Но — посвящать целую книгу легкости, хоть бы и виртуозной, хоть бы и в разных областях жизни? Нет, что-то здесь не то, чего-то здесь не хватает.
И действительно: при ближайшем рассмотрении артистизм обнаруживает в себе все более глубокие свойства.
Некоторые авторы (О. Кривцун, М. Петров) полагают, что артистизм — это еще и (пожалуй, прежде всего) определенный тип «переживания мира» (М. Петров), «тип мироощущения» (О. Кривцун), «чувство жизни» (О. Кривцун). А В. Арсланов усматривает в нем даже своего рода этическую позицию: «…источник артистизма, искусства как такового — непреднамеренный пафос истины, умеряемый пониманием малости всех человеческих дел, „комедии”, которую играет человек перед лицом вечности».
Самое интересное об артистизме говорят, пожалуй, А. Якимович и О. Дубова. Общая их мысль состоит в том, что, во-первых, артистизм представляет собой явление исторически изменчивое [8] , а во-вторых — что артистизм в его новоевропейском варианте знаменовал собой, среди прочего, отход несловесных искусств (и с ними — культуры в целом) от литературоцентризма, а самой литературы — от «идеецентризма». И главное: он сам стал путем этого отхода.
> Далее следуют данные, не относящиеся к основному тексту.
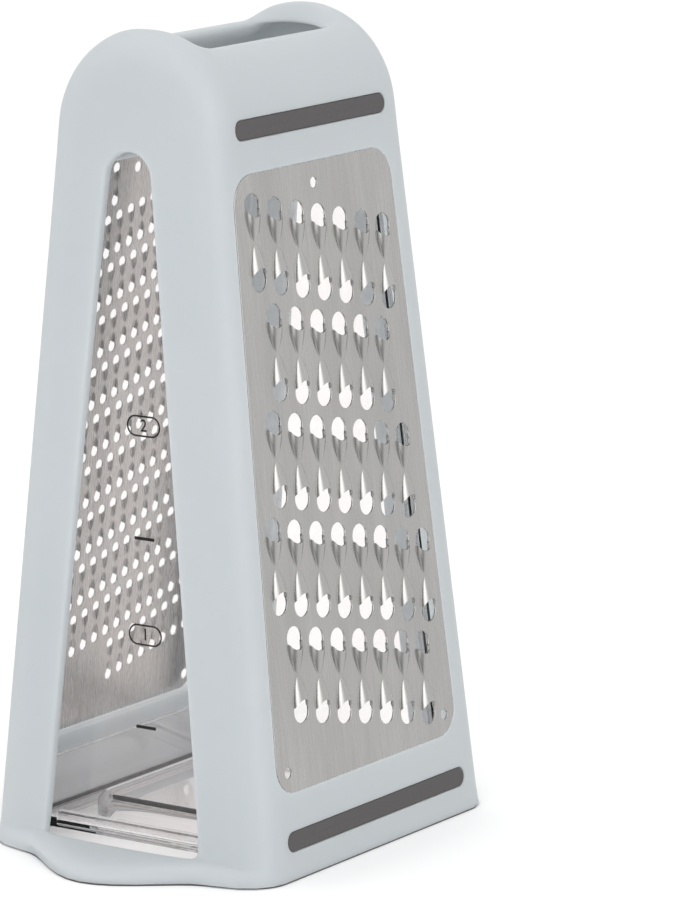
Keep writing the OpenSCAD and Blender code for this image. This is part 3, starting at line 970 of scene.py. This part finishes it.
makeMarks()


# Camera at the photograph's angle, placed in metres, with its lens and sensor in mm

view = {"place": (-1.0354, -0.7677, 0.3605), "target": (0.04605, 0, 0.08733), "roll": -0.013,
        "lens": 202.2, "sensor": 36, "farthest": 20}
deselectAll()
bpy.ops.object.camera_add(location=view["place"])
camera = bpy.context.object
look = Vector(view["target"]) - Vector(view["place"])
turned = look.to_track_quat("-Z", "Y").to_matrix() @ Matrix.Rotation(view["roll"], 3, "Z")
camera.rotation_euler = turned.to_euler()
camera.data.lens = view["lens"]
camera.data.sensor_fit = "VERTICAL"
camera.data.sensor_height = view["sensor"]
camera.data.clip_end = view["farthest"]
bpy.context.scene.camera = camera
print("camera placed")

# Pale floor and soft light

# each lamp's place and size are in metres and its power is in watts; the sky and the room are
# given by their light from one side to the other, and by the directions where it changes
studio = {
    "lamps": {"top": ((-0.5, -0.7, 1.7), 1.4, 5), "side": ((-1.3, -0.35, 0.3), 0.8, 4)},
    "floorSize": 6,
    "skyLow": 0.78, "skyHigh": 1.2, "skyFrom": -0.1, "skyTo": 0.9,
    "roomLeft": 0.25, "roomRight": 0.78, "roomFrom": -0.95, "roomTo": -0.45,
    "softBox": (-0.3, -0.92, 0.25), "softBoxLight": 1.4,
    "darkPatch": (-0.1, -0.93, -0.36), "darkPatchLight": -0.5,
    "patchFrom": 0.8, "patchTo": 0.97,
}
deselectAll()
bpy.ops.mesh.primitive_plane_add(size=studio["floorSize"])
floor = nameNew("floor")
paint(floor, newFinish("pale_paper", Roughness=0.8, Base_Color=linearColour("#F5F5F5"))[0])
floor.visible_glossy = False

for place, size, power in studio["lamps"].values():
    # soft lamps that light the moulding but aren't mirrored in the steel
    deselectAll()
    bpy.ops.object.light_add(type="AREA", location=place)
    lamp = bpy.context.object
    lamp.rotation_euler = (-Vector(place)).to_track_quat("-Z", "Y").to_euler()
    lamp.data.size = size
    lamp.data.energy = power
    lamp.visible_camera = lamp.visible_glossy = False


def easedRange(tree, source, low, high, fromValue, toValue):
    # a soft step from one value to another as the source goes from low to high
    return addNode(tree, "ShaderNodeMapRange",
                   {"From Min": low, "From Max": high, "To Min": fromValue, "To Max": toValue},
                   {"interpolation_type": "SMOOTHSTEP"}, {"Value": source}).outputs["Result"]


def roomPatch(tree, direction, name):
    # a round soft patch of the room, lighter or darker than the rest
    facing = addNode(tree, "ShaderNodeVectorMath", {1: Vector(studio[name]).normalized()},
                     {"operation": "DOT_PRODUCT"}, {0: direction}).outputs["Value"]
    return easedRange(tree, facing, studio["patchFrom"], studio["patchTo"], 0, studio[name + "Light"])


def lightRoom():
    # the sky lights the object evenly; the steel mirrors a room with a soft box and a dark patch
    world = bpy.data.worlds.new("studio")
    bpy.context.scene.world = world
    world.use_nodes = True
    world.cycles.sampling_method = "NONE"
    tree = world.node_tree
    direction = addNode(tree, "ShaderNodeTexCoord").outputs["Generated"]
    parts = addNode(tree, "ShaderNodeSeparateXYZ", links={"Vector": direction}).outputs
    sky = easedRange(tree, parts["Z"], studio["skyFrom"], studio["skyTo"],
                     studio["skyLow"], studio["skyHigh"])
    mirrored = easedRange(tree, parts["X"], studio["roomFrom"], studio["roomTo"],
                          studio["roomLeft"], studio["roomRight"])
    for name in ("softBox", "darkPatch"):
        mirrored = addNode(tree, "ShaderNodeMath", settings={"operation": "ADD"},
                           links={0: mirrored, 1: roomPatch(tree, direction, name)}).outputs["Value"]
    path = addNode(tree, "ShaderNodeLightPath").outputs
    light = addNode(tree, "ShaderNodeMix",
                    links={"Factor": path["Is Glossy Ray"], "A": sky, "B": mirrored})
    # the backdrop itself is plain white
    seen = addNode(tree, "ShaderNodeMix",
                   links={"Factor": path["Is Camera Ray"], "A": light.outputs["Result"]})
    seen.inputs["B"].default_value = 1
    tree.links.new(seen.outputs["Result"], tree.nodes["Background"].inputs["Strength"])
    tree.nodes["Background"].inputs["Color"].default_value = (1, 1, 1, 1)


lightRoom()
bpy.context.scene.view_settings.view_transform = "Standard"
print("room lit")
Дубова пишет об этом в той мере, в какой это существенно для понимания эстетической позиции Уистлера, настаивавшего на самоценности художественной формы, восставшего в своих бессюжетных работах, где «важность живописной аранжировки преобладала над личной важностью темы», «против нарративной, повествовательной живописи», и вошедшего в этом смысле в конфликт со многими своими современниками, в первую очередь — с жестко осудившим его Джоном Рескином. В рассуждениях Дубовой видно, что «особое внимание» Уистлера к линии, «воплощающей щегольство точного и элегантного абриса и одновременно рисующей реальную форму», — это культурно значимый акт, распределяющий ценности: в нем «есть и итог предшествующего развития традиционной изобразительной культуры, и предвосхищение нового стилистического движения — модерна».